La dipendenza da videogioco è o no un disturbo?
Per la prima volta in assoluto l’Organizzazione Mondiale della Sanità, ha riconosciuto come una malattia il “disturbo da videogioco”. In scia con la notizia di qualche giorno fa in cui si parlava di come giochi quali Fortnite o simili possano avere effetti negativi sulla psiche dei bambini o dei più giovani in generale, si sono trasformate in concreto con la creazione, nel Regno Unito, dei primi centri di disintossicazione per i soggetti in questione. L’OMS ha anche riconosciuto il “dipendenza da videogioco” come una condizione a se stante, come lo possono essere anche l’alcolismo o la dipendenza dalle droghe.
L’Organizzazione ha anche affermato che il disturbo da videogioco, non è correlato solamente al quantitativo di ore spese nell’attività in questione, bensì è strettamente connesso all’impatto che può avere sulla psiche dell’individuo e di come questo fattore possa influenzare il modo di interagire con la vita reale:
- Stato mentale alterato sul videogioco.
- Maggiore priorità data al videogioco rispetto a tutti gli altri impegni o attività possibili nella vita reale.
- Perseveranza nel videogioco nonostante esperienze negative.

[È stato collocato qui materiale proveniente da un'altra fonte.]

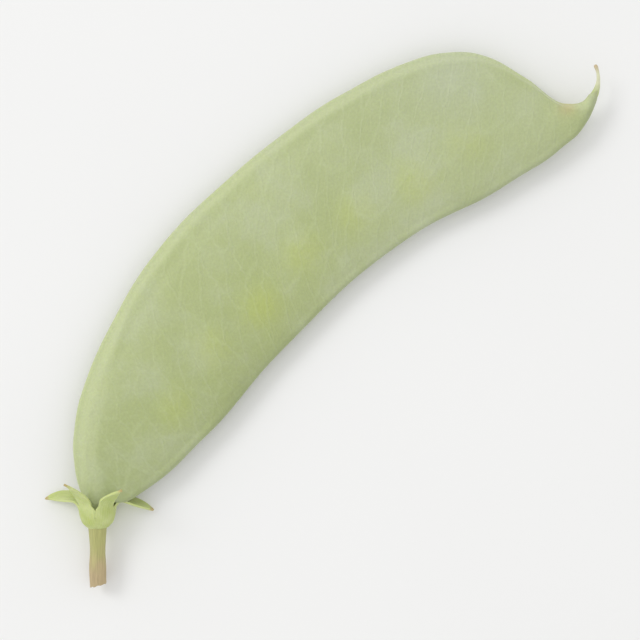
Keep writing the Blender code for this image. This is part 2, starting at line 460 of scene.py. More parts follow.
    roughness = add_node(
        tree,
        "ShaderNodeMapRange",
        {"Value": rubbed, "From Min": 0.3, "From Max": 0.7, "To Min": 0.44, "To Max": 0.6},
    ).outputs["Result"]
    pebbled = add_node(
        tree, "ShaderNodeBump", {"Height": cells, "Strength": 0.5, "Distance": 0.02 * MM}
    ).outputs["Normal"]
    veined = add_node(
        tree,
        "ShaderNodeBump",
        {"Height": veins, "Strength": 0.6, "Distance": 0.05 * MM, "Normal": pebbled},
    ).outputs["Normal"]
    shader = add_node(
        tree,
        "ShaderNodeBsdfPrincipled",
        {
            "Base Color": colour,
            "Roughness": roughness,
            "Normal": veined,
            "IOR": 1.43,
            "Subsurface Weight": 0.12,
            "Subsurface Radius": (1.0, 1.3, 0.4),
            "Subsurface Scale": 1.0 * MM,
            "Sheen Weight": 0.1,
            "Sheen Roughness": 0.6,
        },
    )
    add_node(tree, "ShaderNodeOutputMaterial", {"Surface": shader.outputs[0]})
    return material


def calyx_material(look):
    """Young green leaf: thin, matt, yellow-green, with parallel veins and tips dried to tan."""
    material, tree = start_material("calyx leaf")
    place = add_node(tree, "ShaderNodeTexCoord").outputs["Object"]
    leaf = add_node(tree, "ShaderNodeAttribute", attribute_name="leaf_map").outputs["Vector"]
    split = add_node(tree, "ShaderNodeSeparateXYZ", {0: leaf}).outputs
    across, along, from_edge = split["X"], split["Y"], split["Z"]

    patches = add_node(
        tree, "ShaderNodeTexNoise", {"Vector": place, "Scale": per(2.2), "Detail": 4.0}
    ).outputs["Fac"]
    patch_mask = add_node(
        tree, "ShaderNodeMapRange", {"Value": patches, "From Min": 0.35, "From Max": 0.65}
    ).outputs["Result"]
    colour = add_node(
        tree,
        "ShaderNodeMix",
        {FACTOR: patch_mask, FIRST: solid(look.leaf), SECOND: solid(look.pale_leaf)},
        data_type="RGBA",
    ).outputs[MIXED]
    # Veins 0.32 mm apart that follow the lobe and fade before its tip.
    wave = add_node(
        tree, "ShaderNodeMath", {0: across, 1: 2 * math.pi / 0.32}, operation="MULTIPLY"
    ).outputs[0]
    lines = add_node(tree, "ShaderNodeMath", {0: wave}, operation="COSINE").outputs[0]
    veins = add_node(
        tree,
        "ShaderNodeMapRange",
        {"Value": lines, "From Min": 0.3, "From Max": 1.0},
        interpolation_type="SMOOTHSTEP",
    ).outputs["Result"]
    vein_mask = add_node(
        tree, "ShaderNodeMath", {0: veins, 1: 0.3}, operation="MULTIPLY"
    ).outputs[0]
    colour = add_node(
        tree,
        "ShaderNodeMix",
        {FACTOR: vein_mask, FIRST: colour, SECOND: solid(look.leaf_veins)},
        data_type="RGBA",
    ).outputs[MIXED]
    # A pale edge, and a dry tip whose border wanders.
    edge = add_node(
        tree,
        "ShaderNodeMapRange",
        {"Value": from_edge, "From Min": 0.0, "From Max": 0.3, "To Min": 0.6, "To Max": 0.0},
    ).outputs["Result"]
    colour = add_node(
        tree,
        "ShaderNodeMix",
        {FACTOR: edge, FIRST: colour, SECOND: solid(look.pale_leaf)},
        data_type="RGBA",
    ).outputs[MIXED]
    wandering = add_node(
        tree, "ShaderNodeMath", {0: patches, 1: 0.25, 2: along}, operation="MULTIPLY_ADD"
    ).outputs[0]
    dry = add_node(
        tree,
        "ShaderNodeMapRange",
        {"Value": wandering, "From Min": 0.98, "From Max": 1.1, "To Max": 0.85},
        interpolation_type="SMOOTHSTEP",
    ).outputs["Result"]
    colour = add_node(
        tree,
        "ShaderNodeMix",
        {FACTOR: dry, FIRST: colour, SECOND: solid(look.dry_tip)},
        data_type="RGBA",
    ).outputs[MIXED]
    ribbed = add_node(
        tree, "ShaderNodeBump", {"Height": veins, "Strength": 0.7, "Distance": 0.05 * MM}
    ).outputs["Normal"]
    uneven = add_node(
        tree,
        "ShaderNodeBump",
        {"Height": patches, "Strength": 0.6, "Distance": 0.12 * MM, "Normal": ribbed},
    ).outputs["Normal"]
    roughness = add_node(
        tree, "ShaderNodeMapRange", {"Value": patches, "To Min": 0.45, "To Max": 0.7}
    ).outputs["Result"]
    shader = add_node(
        tree,
        "ShaderNodeBsdfPrincipled",
        {
            "Base Color": colour,
            "Roughness": roughness,
            "Normal": uneven,
            "IOR": 1.42,
            "Subsurface Weight": 0.25,
            "Subsurface Radius": (0.8, 1.0, 0.3),
            "Subsurface Scale": 0.6 * MM,
        },
    )
    add_node(tree, "ShaderNodeOutputMaterial", {"Surface": shader.outputs[0]})
    return material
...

I giochi “utili” a bambini e adulti
Non dobbiamo dimenticare che importanti scienziati hanno condotto studi accurati riguardo i videogiochi, dimostrando con dati concreti che alcuni videogiochi possono anche essere un ottimo beneficio per la salute e, oltre a sviluppare i sensi cognitivi, possono stimolare la reattività e la capacità di problem solving e multitasking dell’individuo. La dipendenza da videogioco è un argomento molto sensibile: secondo la visione dell’OMS infatti, potremmo anche affermare che un individuo che gioca solamente per un’ora alla settimana, ma non riesce a staccare la spina prima di terminare la sua ora di gioco, quella è dipendenza. Mentre, invece, potrebbero esserci persone che giocano per 40 ore e riescono a “smettere” quando vogliono senza crearsi alcun problema. Non è il tempo che influisce sul disturbo da videogioco, ma la propensione all’alienamento dalla vita reale del soggetto, che è proprio quello su cui fonda i suoi criteri l’OMS.
E’ giusto sottolineare che al momento, l’inserimento del disturbo come condizione, è in ancora una proposta da parte dell’organizzazione mondiale della salute, e che i dati verranno elaborati con l’anno nuovo.
Ovviamente la nuova proposta per la normativa dell’OMS ha fatto infuriare molti esponenti dell’industry videoludica per non aver neanche esposto il problema o la volontà di fare un passo del genere in maniera preventiva ma in ogni caso, tutto ciò esula dai doveri dell’organizzazione nei confronti dell’industry.
Una diagnosi universale
In buona sostanza, il “disturbo da videogioco” è diventato una condizione mentale sempre più riconosciuta tra i professionisti medici di tutto il mondo. In quanto tali, i programmi di trattamento sono stati istituiti senza supervisione internazionale: la decisione dell’OMS di formalizzarlo poi come condizione, è stata fatta con l’intenzione di aggiungere coesione e coerenza a come il disturbo è definito e trattato in maniera universale, in modo che la patologia possa essere riconosciuta da tutti allo stesso modo e che tutti possano avere i mezzi cognitivi necessari per poterla diagnosticare facilmente. L’OMS ha offerto una definizione abbastanza inflessibile di “disturbo da videogioco” come modello di comportamento: un susseguirsi di comportamenti malsani, che vedono l’individuo perdere il controllo sulle proprie abitudini di gioco, anche al costo di rischiare il proprio benessere personale, condizione questa, che può portare a una “compromissione significativa in ambito personale, familiare, sociale, educativo, lavorativo o di altre importanti sfere”.
Vale la pena ribadire che mentre “disturbo da videogioco” è stato aggiunto all’ultima versione dell’ICD-11 (International Classification of Diseases), al momento è e rimane solo una bozza. In quanto tale, è soggetto a modifiche nel corso del processo di consultazione aperta, che durerà per circa un anno, prima che l’Assemblea Generale dell’OMS lo approvi a maggio 2019. Anche in questo caso, l’ICD-11, non sarà adottato ufficialmente fino al 1° gennaio 2022 e potrebbero ancora essere necessari molti anni prima che gli altri paesi implementino tali cambiamenti nel loro sistema sanitario.